What employers should define before launching an AI executive search

Before going to market, it helps to answer a few hard questions. What business outcome is this leader being hired to drive? What teams will they inherit or build? How much technical depth is required relative to strategic leadership? What constraints exist around data infrastructure, budget, legal review, or organizational readiness?

It is also important to define success in the first 12 to 18 months. That creates a more disciplined search and gives candidates a realistic view of the opportunity. The strongest executives are often drawn to difficult roles, but they want clarity. They want to know whether the company is serious about AI or simply reacting to market pressure.

This is where experienced partners such as Scion Technology can help sharpen the mandate. In AI leadership hiring, precision at the front end tends to determine speed and quality later in the process.

The business case for getting it right

A strong AI executive hire can accelerate more than one function. The right leader can improve product innovation, operational efficiency, customer intelligence, and internal decision-making while helping the company avoid fragmented tools and unmanaged risk. That kind of impact compounds.

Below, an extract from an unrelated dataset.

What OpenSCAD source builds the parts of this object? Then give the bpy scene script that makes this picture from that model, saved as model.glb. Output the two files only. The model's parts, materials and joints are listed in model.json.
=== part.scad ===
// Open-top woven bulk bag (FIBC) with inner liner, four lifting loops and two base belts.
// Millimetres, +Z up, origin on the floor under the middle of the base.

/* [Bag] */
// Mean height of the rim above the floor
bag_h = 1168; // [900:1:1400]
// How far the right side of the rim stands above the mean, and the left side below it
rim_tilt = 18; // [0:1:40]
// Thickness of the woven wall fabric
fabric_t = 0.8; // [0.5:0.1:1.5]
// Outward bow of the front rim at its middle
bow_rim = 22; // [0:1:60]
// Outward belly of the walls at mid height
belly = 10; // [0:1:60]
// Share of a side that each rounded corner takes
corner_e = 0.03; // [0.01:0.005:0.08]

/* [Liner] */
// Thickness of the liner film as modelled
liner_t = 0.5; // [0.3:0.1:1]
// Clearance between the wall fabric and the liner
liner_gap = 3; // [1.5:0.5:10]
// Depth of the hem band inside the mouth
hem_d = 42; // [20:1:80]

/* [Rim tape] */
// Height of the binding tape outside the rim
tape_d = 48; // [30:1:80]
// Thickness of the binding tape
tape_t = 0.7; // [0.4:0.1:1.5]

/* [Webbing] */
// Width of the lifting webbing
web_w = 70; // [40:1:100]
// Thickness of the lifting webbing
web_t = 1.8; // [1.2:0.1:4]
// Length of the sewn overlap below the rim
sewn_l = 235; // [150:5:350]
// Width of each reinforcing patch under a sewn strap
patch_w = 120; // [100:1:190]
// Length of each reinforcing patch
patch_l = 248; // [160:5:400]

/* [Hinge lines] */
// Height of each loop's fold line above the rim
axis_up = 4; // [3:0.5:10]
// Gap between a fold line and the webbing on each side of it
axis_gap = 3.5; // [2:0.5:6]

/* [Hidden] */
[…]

But there is a trade-off. The more strategic the role, the more important alignment becomes. Moving too fast can create an expensive mismatch. Moving too slowly can cost market position. The best AI executive search processes are built to balance urgency with discipline.

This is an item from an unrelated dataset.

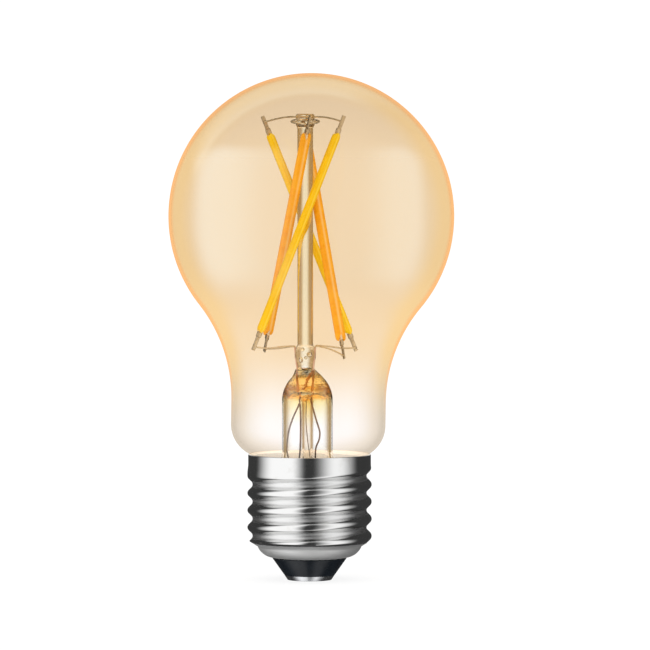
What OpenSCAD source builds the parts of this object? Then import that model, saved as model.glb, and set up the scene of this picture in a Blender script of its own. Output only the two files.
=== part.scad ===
// Filament smart lamp: amber A60 glass globe on an E27 screw cap, with two cool and two warm
// LED filaments round a glass pillar, and the driver and radio boards inside the cap.
// Origin: centre of the outer face of the centre contact. +Z runs up the lamp's axis.
// Millimetres. The viewer's side is -Y.

/* [Globe] */
// Radius of the round part of the globe
globe_r = 30.1; // [29.5:0.1:30.7]
// Height of the globe's widest point above the contact
globe_z = 76.8; // [76:0.1:78]
// Radius of the straight neck
neck_r = 16.3; // [15.8:0.1:16.6]
// Radius of the hollow curve between the globe and the neck
waist_r = 31.9; // [30:0.1:34]
// Thickness of the blown glass
glass_t = 0.5; // [0.4:0.1:0.7]
// Lean of the globe from the cap's axis, in degrees
globe_lean = 0.86; // [0:0.01:1]

/* [Stem] */
// Outer radius of the flare tube
flare_r = 5.35; // [5.2:0.05:5.6]
// Radius of the glass pillar that the filaments stand round
pillar_r = 1.65; // [1.4:0.05:1.7]
// Height of the pillar's top end
pillar_top_z = 95.6; // [94:0.1:95.8]
// How far the flare sits to the left of the cap's axis
flare_shift = 0.45; // [0.4:0.01:0.5]
// How far the pillar sits to the left of the cap's axis
pillar_shift = 0.9; // [0.8:0.01:1]

/* [Filaments] */
// Width of the silicone coat, across the flat of its strip
coat_w = 1.7; // [1.5:0.05:1.9]
// Thickness of the silicone coat, through its strip
coat_t = 2.3; // [1.8:0.05:2.4]
// Length of the bare end of each filament
tab_l = 3.9; // [3.5:0.1:5]
// Distance from one light-emitting chip to the next
chip_pitch = 1.6; // [1.4:0.1:2]
// Diameter of the wires that hold the filaments
wire_d = 0.34; // [0.3:0.01:0.45]

/* [Screw cap] */
// Radius over the thread's crests
crest_r = 13.12; // [13:0.01:13.2]
// Depth of the thread
thread_depth = 1.08; // [0.9:0.01:1.1]
// Pitch of the thread, seven turns to the inch
thread_pitch = 3.629; // [3.62:0.001:3.64]
// Radius of the plain skirt above the thread
skirt_r = 12.95; // [12.9:0.01:13]
// Height of the cap's rim above the contact
rim_z = 26.6; // [26.4:0.1:26.8]
// Thickness of the cap's sheet metal
sheet_t = 0.3; // [0.25:0.01:0.32]

/* [Driver] */
// Width of the driver board
board_w = 19.6; // [18:0.1:19.8]
// Height of the driver board
board_h = 12.4; // [12:0.1:12.5]
// Diameter of the smoothing capacitor
capacitor_d = 6.3; // [5:0.1:6.4]
// Diameter of the choke's core
choke_d = 6; // [5:0.1:6.2]

/* [Hidden] */

$fn = 96;
fine = 48;

// Globe: the hollow waist curve touches the globe and the straight neck
waist_cr = neck_r + waist_r;
waist_z = globe_z - sqrt(pow(globe_r + waist_r, 2) - pow(waist_cr, 2));
waist_a = atan2(globe_z - waist_z, waist_cr);
shoulder_r = 7;
shoulder_z = 32.8;
shoulder_cr = neck_r - shoulder_r;
collar_r = 11.2;
seal_z = 21.4;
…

For employers, that balance is the real advantage. Not a faster search at any cost, and not a long academic exercise disconnected from hiring outcomes. Just a focused, technically informed process designed to identify leaders who can turn AI ambition into execution.

The companies that win in AI will not be the ones with the loudest hiring language. They will be the ones that place the right leaders in roles with real authority, clear objectives, and the support to build something that lasts.